The pressure angle, denoted by the symbol “α,” is another important parameter for cylindrical gears. It refers to the angle between the normal to the tooth profile curve and the plane perpendicular to the gear axis on the pitch circle. National standards stipulate a standard pressure angle of 20°, though angles of 15°, 25°, and so on may be used in special circumstances. The pressure angle affects the gear’s tooth profile, transmission efficiency, and load-bearing capacity. A larger pressure angle increases the root strength of the tooth, but also increases the radial force during transmission. A smaller pressure angle results in smoother transmission, but lower root strength. The addendum diameter (da) is the diameter of the circle containing the gear tooth tips. The formula for calculation is da = d + 2ha × m, where ha is the tooth height coefficient. For standard gears, the tooth height coefficient ha = 1, so da = m × (z + 2). The root diameter (df) is the diameter of the circle around the gear tooth root. It’s calculated as df = d – 2 (ha + c) × m, where c is the clearance coefficient. For standard gears, the clearance coefficient c = 0.25, so df = m × (z – 2.5). For example, for a standard gear with a module m = 3 mm and 20 teeth z = 20, its tip diameter da = 3 × (20 + 2) = 66 mm, and its root diameter df = 3 × (20 – 2.5) = 52.5 mm.

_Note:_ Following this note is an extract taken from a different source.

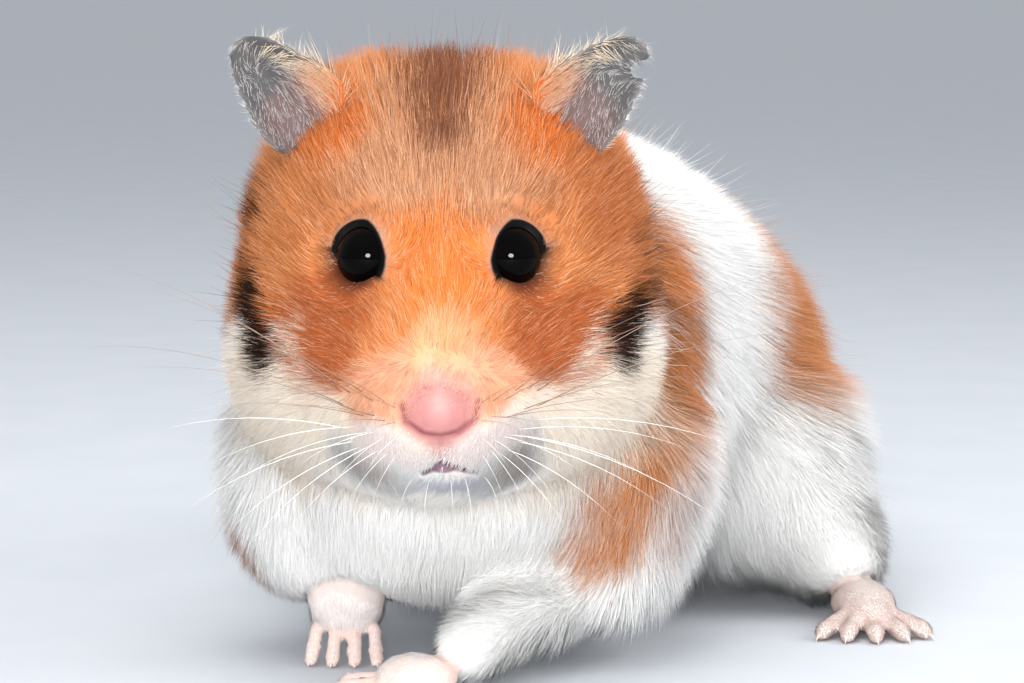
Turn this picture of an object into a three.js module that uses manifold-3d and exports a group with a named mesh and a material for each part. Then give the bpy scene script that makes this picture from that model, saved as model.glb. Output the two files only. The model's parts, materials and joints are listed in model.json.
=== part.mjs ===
// A Syrian hamster, life size, crouching with its head towards -Y and its rump behind it.
// Lengths are in millimetres, +Z is up, and +X is the animal's left. While it is modelled the
// nose is near X = 0; the last lines move the whole group so that its origin is under its middle.
// The outlines are those of the coat's tips. Each fleshy piece is a ball whose points are pushed
// out onto a smooth blend of named ellipsoids, and pieces are parted by thin cuts.
import * as THREE from "three";
import { mergeVertices } from "three/addons/utils/BufferGeometryUtils.js";
import Module from "manifold-3d";

const wasm = await Module();
wasm.setup();

// ---------------------------------------------------------------- driving dimensions
const GAP = 0.3; // the thin cut between neighbouring pieces
const HEAD_BLEND = 9; // how softly the lumps of the head run into each other
const BODY_BLEND = 13;
const LIMB_BLEND = 6;

const CROWN_WIDTH = 46; // across the head behind the eyes
const CROWN_HEIGHT = 71.4; // top of the head above the floor
const CHEEK_WIDTH = 53; // across the full cheeks
const MUZZLE_TIP = -27; // how far the muzzle reaches in front
const EYE_SPACING = 15.7; // between the middles of the eyes
const EYES_MIDDLE = 0.2; // how far their middle is to the left of X = 0
const EYE_HEIGHT = 50.1;
const EYE_DEPTH = -14.5; // so far in that about a quarter of the ball stands out of the coat
const EYE_RADIUS = 3.5;

const NOSE_MIDDLE = [0.3, MUZZLE_TIP + 1.1, 34.2];
const NOSE_RADII = [3.5, 2.6, 2.7];

const EAR_LENGTH = 16.2; // from the root, inside the head, to the tip
const EAR_WIDTH = 11.6;
const EAR_THICKNESS = 1.4;
const EAR_CUP = 3.4; // how far the ear's edges curl forward
const INNER_TAPER = 0.72; // how much narrower each half of the ear is at its tip
const OUTER_TAPER = 0.9;
const NOTCH_MIDDLE = [24.2, -3, 70.2]; // an old nick in the left ear's outer edge
const NOTCH_SIDES = [4.6, 9, 1.7];

const BACK_HEIGHT = 60; // top of the back above the floor
const TRUNK_WIDTH = 53;
const TAIL_LENGTH = 13;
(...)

Tooth pitch, tooth thickness, and tooth space width are parameters that describe the distribution of gear teeth along the pitch circle. Pitch (p) is the arc length of the tooth profiles on the same side of two adjacent teeth on the pitch circle. It is calculated as p = π × m, where π is pi, approximately equal to 3.1416. Tooth thickness (s) is the arc length between the tooth profiles on either side of a tooth on the pitch circle. For standard gears, s = p/2 = π × m/2. Tooth space width (e) is the arc length between two adjacent teeth on the pitch circle. For standard gears, e = s = π × m/2. For example, a standard gear with a module m = 3 mm has a pitch p = 3.1416 × 3 ≈ 9.4248 mm, a tooth thickness s = 9.4248/2 ≈ 4.7124 mm, and a tooth space width e = 4.7124 mm. In addition, the tooth addendum height (ha) refers to the radial distance from the pitch circle to the tooth addendum circle, and the calculation formula is ha = ha×m = m; the tooth root height (hf) refers to the radial distance from the pitch circle to the tooth root circle, and the calculation formula is hf = (ha + c)×m = 1.25m; the total tooth height (h) refers to the sum of the tooth addendum height and the tooth root height, and the calculation formula is h = ha + hf = 2.25m.
When calculating the geometric dimensions of cylindrical gears, the gear’s modification coefficient must also be considered. For modified gears, the geometric dimension calculation differs from that for standard gears. Modified gears are manufactured by changing the relative position of the tool and the gear blank, known as modified cutting. The goal is to improve gear transmission performance, such as avoiding undercutting, increasing gear strength, and matching center distances. The pitch diameter of a modified gear remains d = m × z, but the calculation formulas for the addendum and root diameters require corrections based on the modification coefficient (x). The addendum diameter da = m × (z + 2ha + 2x), and the root diameter df = m × (z – 2ha – 2c + 2x). The selection of the modification coefficient should be determined based on the specific application requirements of the gear, through gear strength calculations and meshing condition verification. In addition, the center distance (a) of the gear refers to the sum of the pitch circle radii of the two meshing gears. For standard gears, the center distance a = (d1 + d2)/2 = m×(z1 + z2)/2; for modified gears, the center distance a’ = a + y×m, where y is the center distance variation coefficient, y = (x1 + x2) – σ, and σ is the tooth addendum reduction coefficient.
The geometrical dimension calculations for cylindrical gears must be performed strictly in accordance with national standards and design specifications. During the calculation process, attention should be paid to the consistency of units and the accuracy of numerical values to avoid miscalculation that could result in improper gear meshing or reduced transmission performance. In actual design, the calculation results must be corrected and optimized, taking into account factors such as the gear material, heat treatment method, and machining process. For example, for gears requiring quenching, the effect of deformation on the geometrical dimensions after quenching should be considered, and appropriate machining allowances should be reserved. For gears requiring higher precision, parameters such as tooth thickness and pitch must be precisely measured and corrected to ensure transmission accuracy. Through accurate geometrical dimension calculations and appropriate parameter selection, cylindrical gears with excellent performance and long service life can be designed to meet the needs of various mechanical transmissions.